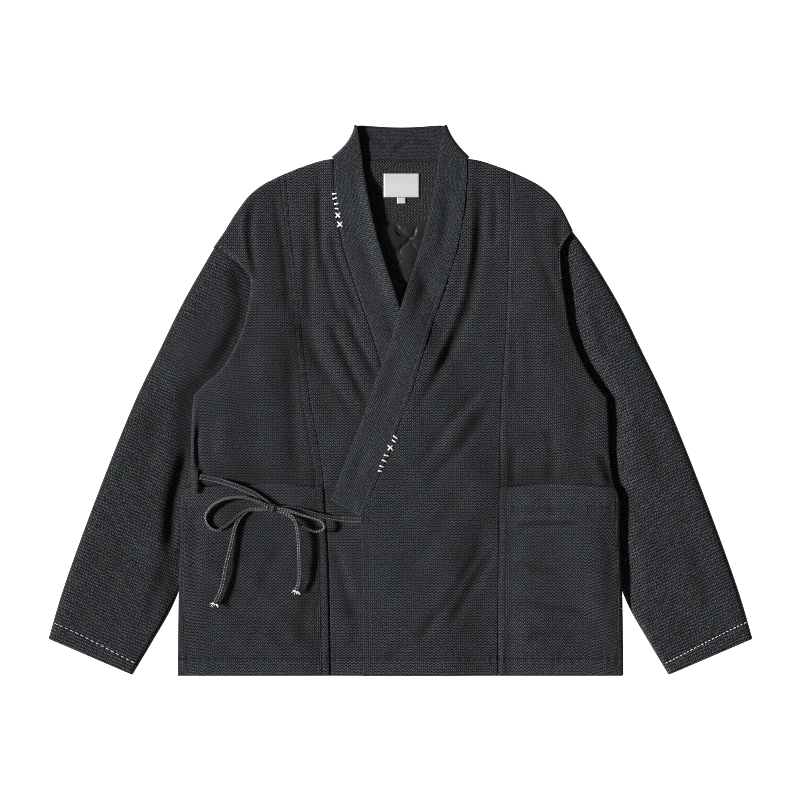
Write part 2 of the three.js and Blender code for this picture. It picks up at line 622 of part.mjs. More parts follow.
const knotShape = new THREE.SphereGeometry(1, 14, 9).scale(knot.rx, knot.ry, knot.rz);
const knotMesh = new THREE.Mesh(knotShape, clothOf(colours.tie));
knotMesh.name = 'bow_knot';
knotMesh.position.set(knot.x, knot.y, knotZ);
group.add(knotMesh);

// The side tab that the side tie comes out of, on the side panel and the corner of its pocket.
const tabBase = (x, y) => restTop(x, y) + tieTab.gap;
const tabTop = (x, y) => tabBase(x, y) + tieTab.thick;
const sideTabPlace = patchOf(
  tieTab.x, (tieTab.topY + tieTab.bottomY) / 2, 2 * tieTab.halfWidth, tieTab.topY - tieTab.bottomY,
);
addWall('tie_tab', sideTabPlace, evenStops(2), evenStops(5), tabBase, tabTop, colours.tie);

export default group;
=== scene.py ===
import json
import math

import bpy
import numpy as np
from mathutils.bvhtree import BVHTree
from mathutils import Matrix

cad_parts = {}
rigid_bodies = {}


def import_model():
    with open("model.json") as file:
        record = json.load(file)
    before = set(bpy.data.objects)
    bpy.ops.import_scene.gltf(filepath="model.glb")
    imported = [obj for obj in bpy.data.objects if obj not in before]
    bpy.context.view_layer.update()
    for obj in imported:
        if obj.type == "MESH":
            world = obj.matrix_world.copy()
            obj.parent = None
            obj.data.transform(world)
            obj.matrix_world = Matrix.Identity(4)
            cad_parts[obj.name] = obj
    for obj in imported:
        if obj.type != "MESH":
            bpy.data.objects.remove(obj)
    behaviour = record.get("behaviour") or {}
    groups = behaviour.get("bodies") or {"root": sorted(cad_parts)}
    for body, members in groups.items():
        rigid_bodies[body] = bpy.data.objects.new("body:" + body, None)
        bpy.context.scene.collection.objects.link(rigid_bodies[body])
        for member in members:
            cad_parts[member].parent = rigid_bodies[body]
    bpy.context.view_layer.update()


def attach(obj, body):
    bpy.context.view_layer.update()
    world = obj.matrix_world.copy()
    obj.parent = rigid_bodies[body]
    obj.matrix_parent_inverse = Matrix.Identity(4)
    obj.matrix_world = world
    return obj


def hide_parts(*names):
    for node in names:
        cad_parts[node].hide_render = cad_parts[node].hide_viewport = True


# A padded wrap-over jacket of zigzag-woven indigo cotton, laid flat on its back.
# Shapes are worked out in millimetres, X across, Y from hem to collar, Z up, and made in metres.
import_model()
scene = bpy.context.scene
scene.view_settings.view_transform = "Standard"
scene.cycles.filter_width = 0.8  # crisp enough for single yarns to show
print("jacket: frame loaded")

# Camera: straight down from far away, 1.348 mm of the jacket to a pixel of an 800 pixel square.
view = {"height": 8.0, "mmPerPixel": 1.348, "pixels": 800, "sensor": 36.0, "x": -0.0007, "clip": 50}
cameraData = bpy.data.cameras.new("camera")
cameraData.sensor_width = view["sensor"]
cameraData.lens = view["sensor"] * view["height"] * 1000 / (view["mmPerPixel"] * view["pixels"])
cameraData.clip_end = view["clip"]
camera = bpy.data.objects.new("camera", cameraData)
camera.location = (view["x"], 0, view["height"])
scene.collection.objects.link(camera)
scene.camera = camera


# Numbers

def mix(a, b, t):
    return a + (b - a) * t


def smooth(x, low, high):
    t = np.clip((x - low) / (high - low), 0, 1)
    return t * t * (3 - 2 * t)


def fade(x, low, high):
    return 1 - smooth(x, low, high)


def xAt(rows, y):
    rows = np.asarray(rows, float)
    return np.interp(y, rows[::-1, 1], rows[::-1, 0])


def roll(distance, radius):
    return 1 - np.sqrt(1 - (1 - np.clip(distance / radius, 0, 1)) ** 2)


def bump(distance, at, width):
    return np.exp(-(((distance - at) / width) ** 2))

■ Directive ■
Exactly reproduce the lines that run from the line bearing "of its pocket." through the line bearing "cad_parts[member].parent = rigid_bodies[body]", with both end lines included.

■ Output for this task ■
// The side tab that the side tie comes out of, on the side panel and the corner of its pocket.
const tabBase = (x, y) => restTop(x, y) + tieTab.gap;
const tabTop = (x, y) => tabBase(x, y) + tieTab.thick;
const sideTabPlace = patchOf(
  tieTab.x, (tieTab.topY + tieTab.bottomY) / 2, 2 * tieTab.halfWidth, tieTab.topY - tieTab.bottomY,
);
addWall('tie_tab', sideTabPlace, evenStops(2), evenStops(5), tabBase, tabTop, colours.tie);

export default group;
=== scene.py ===
import json
import math

import bpy
import numpy as np
from mathutils.bvhtree import BVHTree
from mathutils import Matrix

cad_parts = {}
rigid_bodies = {}


def import_model():
    with open("model.json") as file:
        record = json.load(file)
    before = set(bpy.data.objects)
    bpy.ops.import_scene.gltf(filepath="model.glb")
    imported = [obj for obj in bpy.data.objects if obj not in before]
    bpy.context.view_layer.update()
    for obj in imported:
        if obj.type == "MESH":
            world = obj.matrix_world.copy()
            obj.parent = None
            obj.data.transform(world)
            obj.matrix_world = Matrix.Identity(4)
            cad_parts[obj.name] = obj
    for obj in imported:
        if obj.type != "MESH":
            bpy.data.objects.remove(obj)
    behaviour = record.get("behaviour") or {}
    groups = behaviour.get("bodies") or {"root": sorted(cad_parts)}
    for body, members in groups.items():
        rigid_bodies[body] = bpy.data.objects.new("body:" + body, None)
        bpy.context.scene.collection.objects.link(rigid_bodies[body])
        for member in members:
            cad_parts[member].parent = rigid_bodies[body]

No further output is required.